§ DIRECTIVE: Set down each line from the one containing "with Locations(Pos(*head_place(angle, adapter_radius))" to the one containing "cad_parts[member].parent = rigid_bodies[body]", inclusive, exactly as written and with nothing further.
+--
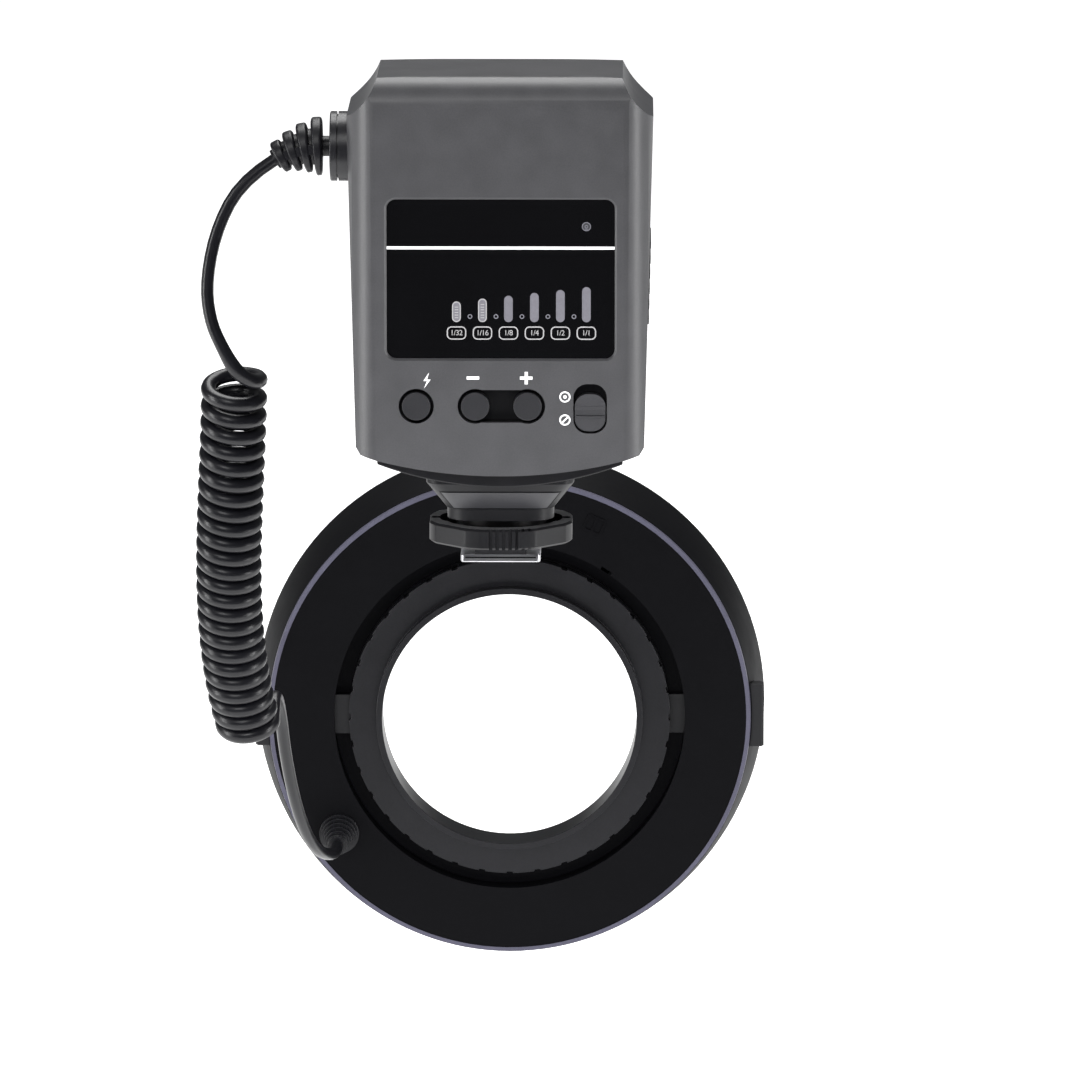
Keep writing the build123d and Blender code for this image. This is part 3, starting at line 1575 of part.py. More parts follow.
# Front bezel, open at each diffuser and at each focus lamp
diffuser_holes = [
    head_ring(
        diffuser_inner, diffuser_outer, bezel_rear - overrun, head_front + overrun, start, lamp_span
    )
    for start in lamp_starts.values()
]
lens_places = [
    head_place(angle + side * focus_lens_turn / 2, tube_track)
    for angle in (90, 270)
    for side in (-1, 1)
]
with BuildPart() as front_bezel:
    with BuildSketch(head_section(0)):
        bezel_ring = (head_opening_radius + head_radius_front) / 2
        with Locations((bezel_ring, (bezel_rear + head_front) / 2)):
            Rectangle(head_radius_front - head_opening_radius, bezel_thick)
        chamfer(vertices().group_by(Axis.Y)[-1], length=bezel_round)
    revolve(axis=lens_axis)
    for hole in diffuser_holes:
        add(hole, mode=Mode.SUBTRACT)
    with BuildSketch(rear_plane(head_front)):
        with Locations(*lens_places):
            Circle(focus_lens_radius)
    extrude(amount=bezel_thick, mode=Mode.SUBTRACT)
front_bezel.part.label = "front_bezel"
export_step(front_bezel.part, "parts/front_bezel.step")

reflector_front = head_front - diffuser_thick
reflector_rear = reflector_front - reflector_depth
tube_y = (reflector_rear + reflector_front) / 2
tube_margin_angle = math.degrees(tube_margin / tube_track)
cap_angle = math.degrees(cap_length / tube_track)
tube_span = lamp_span - 2 * tube_margin_angle

for side, start in lamp_starts.items():
    # Diffuser, crowned outside and open behind
    with BuildPart() as diffuser:
        with BuildSketch(head_section(start)):
            with BuildLine():
                crown_middle = (
                    (diffuser_inner + diffuser_outer) / 2,
                    head_front + diffuser_crown - bezel_round,
                )
                Line((diffuser_inner, reflector_front), (diffuser_inner, head_front - bezel_round))
                ThreePointArc(
                    (diffuser_inner, head_front - bezel_round),
                    crown_middle,
                    (diffuser_outer, head_front - bezel_round),
                )
                Line((diffuser_outer, head_front - bezel_round), (diffuser_outer, reflector_front))
                Line((diffuser_outer, reflector_front), (diffuser_inner, reflector_front))
            make_face()
        revolve(axis=lens_axis, revolution_arc=lamp_span)
    diffuser.part.label = f"diffuser_{side}"
    export_step(diffuser.part, f"parts/diffuser_{side}.step")

    # Reflector, a bright trough behind the diffuser
    with BuildPart() as reflector:
        with BuildSketch(head_section(start)):
            with BuildLine():
                Line((reflector_inner, reflector_front), (reflector_inner, tube_y))
                ThreePointArc(
                    (reflector_inner, tube_y),
                    ((reflector_inner + reflector_outer) / 2, reflector_rear),
                    (reflector_outer, tube_y),
                )
                Line((reflector_outer, tube_y), (reflector_outer, reflector_front))
                Line(
                    (reflector_outer, reflector_front),
                    (reflector_outer - reflector_thick, reflector_front),
                )
                Line(
                    (reflector_outer - reflector_thick, reflector_front),
                    (reflector_outer - reflector_thick, tube_y),
                )
                ThreePointArc(
                    (reflector_outer - reflector_thick, tube_y),
                    ((reflector_inner + reflector_outer) / 2, reflector_rear + reflector_thick),
                    (reflector_inner + reflector_thick, tube_y),
                )
                Line(
                    (reflector_inner + reflector_thick, tube_y),
                    (reflector_inner + reflector_thick, reflector_front),
                )
                Line(
                    (reflector_inner + reflector_thick, reflector_front),
                    (reflector_inner, reflector_front),
                )
            make_face()
        revolve(axis=lens_axis, revolution_arc=lamp_span)
    reflector.part.label = f"reflector_{side}"
    export_step(reflector.part, f"parts/reflector_{side}.step")

    # Flash tube along the trough
    tube_start = start + tube_margin_angle
    with BuildPart() as flash_tube:
        with BuildSketch(head_section(tube_start)):
            with Locations((tube_track, tube_y)):
                Circle(tube_radius)
        revolve(axis=lens_axis, revolution_arc=tube_span)
    flash_tube.part.label = f"flash_tube_{side}"
    export_step(flash_tube.part, f"parts/flash_tube_{side}.step")

# Caps that hold the flash tubes, one at each end of each tube
cap_starts = [
    start + place
    for start in lamp_starts.values()
    for place in (tube_margin_angle - cap_angle, lamp_span - tube_margin_angle)
]
with BuildPart() as tube_caps:
    for cap_start in cap_starts:
        with BuildSketch(head_section(cap_start)):
            with Locations((tube_track, tube_y)):
                Circle(cap_radius)
        revolve(axis=lens_axis, revolution_arc=cap_angle)
tube_caps.part.label = "tube_caps"
export_step(tube_caps.part, "parts/tube_caps.step")

# Lamp board behind the reflectors, and the screws that hold it to the posts
with BuildPart() as lamp_board:
    with BuildSketch(rear_plane(lamp_board_rear + lamp_board_thick)):
        with Locations((0, head_z)):
            Circle(lamp_board_outer)
            Circle(lamp_board_inner, mode=Mode.SUBTRACT)
        with Locations(*[head_place(angle, post_track) for angle in lamp_board_posts]):
            Circle(screw_radius, mode=Mode.SUBTRACT)
    extrude(amount=lamp_board_thick)
lamp_board.part.label = "lamp_board"
export_step(lamp_board.part, "parts/lamp_board.step")

with BuildPart() as board_screws:
    with BuildSketch(rear_plane(lamp_board_rear + lamp_board_thick + screw_head_thick)):
        with Locations(*[head_place(angle, post_track) for angle in lamp_board_posts]):
            Circle(screw_head_radius)
    extrude(amount=screw_head_thick)
    with BuildSketch(rear_plane(lamp_board_rear + lamp_board_thick)):
        with Locations(*[head_place(angle, post_track) for angle in lamp_board_posts]):
            Circle(screw_radius)
    extrude(amount=lamp_board_rear + lamp_board_thick - head_rear - head_wall)
board_screws.part.label = "board_screws"
export_step(board_screws.part, "parts/board_screws.step")

# Focus lamps: holders in the gaps between the flash tubes, lamps on them and lenses in the bezel
holder_front = bezel_rear - focus_lamp_depth - running_gap
with BuildPart() as focus_holders:
    with BuildSketch(rear_plane(holder_front)):
        with Locations((0, head_z + tube_track), (0, head_z - tube_track)):
            RectangleRounded(focus_holder_width, focus_holder_height, board_margin)
    extrude(amount=holder_front - lamp_board_rear - lamp_board_thick)
focus_holders.part.label = "focus_holders"
export_step(focus_holders.part, "parts/focus_holders.step")

with BuildPart() as focus_lamps:
    with BuildSketch(rear_plane(bezel_rear - running_gap)):
        with Locations(*lens_places):
            Rectangle(focus_lamp_width, focus_lamp_width)
    extrude(amount=focus_lamp_depth)
focus_lamps.part.label = "focus_lamps"
export_step(focus_lamps.part, "parts/focus_lamps.step")

with BuildPart() as focus_lenses:
    with BuildSketch(rear_plane(head_front)):
        with Locations(*lens_places):
            Circle(focus_lens_radius - hole_gap)
    extrude(amount=bezel_thick)
    fillet(focus_lenses.edges().group_by(Axis.Y)[-1], radius=bezel_round)
focus_lenses.part.label = "focus_lenses"
export_step(focus_lenses.part, "parts/focus_lenses.step")

# Release latches. Each is a plate round the opening with a button on one side and a claw on the
# other, so a press on the button draws the claw out of the adapter's groove.
latch_button_face = flank_radius(latch_middle_y) + latch_button_proud
for name, angle in (("release_latch_right", 0), ("release_latch_left", 180)):
    depth = latch_depths[angle]
    pieces = [
        head_ring(latch_inner, latch_outer, depth, depth + latch_thick),
        head_block(
            angle,
            (latch_inner + latch_outer) / 2,
            latch_button_root + overrun,
            latch_arm_width,
            depth,
            depth + latch_thick,
        ),
        head_block(
            angle, latch_button_root, latch_button_face, latch_button_width, button_rear, button_front
        ),
        head_block(
            angle + 180,
            claw_reach,
            (latch_inner + latch_outer) / 2,
            claw_width,
            depth,
            depth + latch_thick,
        ),
    ]
    ribs = [
        head_block(
            angle,
            latch_button_face,
            latch_button_face + latch_button_rib_proud,
            latch_button_width,
            button_rear + (index + 1) * latch_button_rib_pitch - latch_button_rib_width,
            button_rear + (index + 1) * latch_button_rib_pitch,
        )
        for index in range(latch_button_ribs)
    ]
    with BuildPart() as release_latch:
        for piece in pieces + ribs:
            add(piece)
    release_latch.part.label = name
    export_step(release_latch.part, f"parts/{name}.step")

# Adapter ring: screws into the lens and turns in the head on its grooved rim
with BuildPart() as adapter_ring:
    with BuildSketch(head_section(0)):
        with BuildLine():
            Polyline(
                (adapter_bore_radius, head_rear - adapter_thread_length),
                (adapter_thread_radius, head_rear - adapter_thread_length),
                (adapter_thread_radius, head_rear),
                (adapter_radius, head_rear),
                (adapter_radius, adapter_groove_low),
                (adapter_groove_radius, adapter_groove_low),
                (adapter_groove_radius, adapter_groove_high),
                (adapter_radius, adapter_groove_high),
                (adapter_radius, adapter_front),
                (adapter_bore_radius, adapter_front),
                close=True,
            )
        make_face()
    revolve(axis=lens_axis)
    with BuildSketch(rear_plane(adapter_groove_low)):
        for index in range(adapter_grip_count):
            angle = 360 * index / adapter_grip_count
            with Locations(Pos(*head_place(angle, adapter_radius)) * Rot(0, 0, angle)):
                Rectangle(2 * adapter_grip_depth, adapter_grip_width)
    extrude(amount=adapter_groove_low - head_rear, mode=Mode.SUBTRACT)
adapter_ring.part.label = "adapter_ring"
export_step(adapter_ring.part, "parts/adapter_ring.step")
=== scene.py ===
"""Macro ring flash: finishes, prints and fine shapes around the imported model.

A controller stands on a shoe foot, a curly cord leaves its left side, and a round lamp head hangs
in front. Lengths are in metres, written as millimetres times MM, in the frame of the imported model:
+Z is up, the photographer stands at -Y and the subject at +Y.
"""

import json
import logging
import math
from dataclasses import dataclass, field
from enum import Enum
from typing import Iterable, Sequence

import bmesh
import bpy
from mathutils import Matrix, Vector

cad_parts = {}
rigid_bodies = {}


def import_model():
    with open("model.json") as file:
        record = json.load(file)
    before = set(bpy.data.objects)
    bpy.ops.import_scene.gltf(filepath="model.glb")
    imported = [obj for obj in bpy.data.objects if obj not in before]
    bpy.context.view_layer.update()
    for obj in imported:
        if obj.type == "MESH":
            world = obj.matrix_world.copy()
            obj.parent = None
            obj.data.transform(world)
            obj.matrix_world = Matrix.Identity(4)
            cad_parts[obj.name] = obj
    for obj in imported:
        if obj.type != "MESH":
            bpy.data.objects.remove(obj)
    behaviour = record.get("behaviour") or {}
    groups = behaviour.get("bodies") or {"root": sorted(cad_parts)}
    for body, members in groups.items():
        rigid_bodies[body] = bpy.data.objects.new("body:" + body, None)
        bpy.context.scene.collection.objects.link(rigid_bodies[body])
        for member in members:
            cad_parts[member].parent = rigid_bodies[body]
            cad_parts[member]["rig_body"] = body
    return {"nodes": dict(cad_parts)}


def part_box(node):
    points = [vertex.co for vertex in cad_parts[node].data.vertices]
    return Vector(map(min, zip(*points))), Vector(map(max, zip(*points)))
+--
§ SOLUTION BELOW:
            with Locations(Pos(*head_place(angle, adapter_radius)) * Rot(0, 0, angle)):
                Rectangle(2 * adapter_grip_depth, adapter_grip_width)
    extrude(amount=adapter_groove_low - head_rear, mode=Mode.SUBTRACT)
adapter_ring.part.label = "adapter_ring"
export_step(adapter_ring.part, "parts/adapter_ring.step")
=== scene.py ===
"""Macro ring flash: finishes, prints and fine shapes around the imported model.

A controller stands on a shoe foot, a curly cord leaves its left side, and a round lamp head hangs
in front. Lengths are in metres, written as millimetres times MM, in the frame of the imported model:
+Z is up, the photographer stands at -Y and the subject at +Y.
"""

import json
import logging
import math
from dataclasses import dataclass, field
from enum import Enum
from typing import Iterable, Sequence

import bmesh
import bpy
from mathutils import Matrix, Vector

cad_parts = {}
rigid_bodies = {}


def import_model():
    with open("model.json") as file:
        record = json.load(file)
    before = set(bpy.data.objects)
    bpy.ops.import_scene.gltf(filepath="model.glb")
    imported = [obj for obj in bpy.data.objects if obj not in before]
    bpy.context.view_layer.update()
    for obj in imported:
        if obj.type == "MESH":
            world = obj.matrix_world.copy()
            obj.parent = None
            obj.data.transform(world)
            obj.matrix_world = Matrix.Identity(4)
            cad_parts[obj.name] = obj
    for obj in imported:
        if obj.type != "MESH":
            bpy.data.objects.remove(obj)
    behaviour = record.get("behaviour") or {}
    groups = behaviour.get("bodies") or {"root": sorted(cad_parts)}
    for body, members in groups.items():
        rigid_bodies[body] = bpy.data.objects.new("body:" + body, None)
        bpy.context.scene.collection.objects.link(rigid_bodies[body])
        for member in members:
            cad_parts[member].parent = rigid_bodies[body]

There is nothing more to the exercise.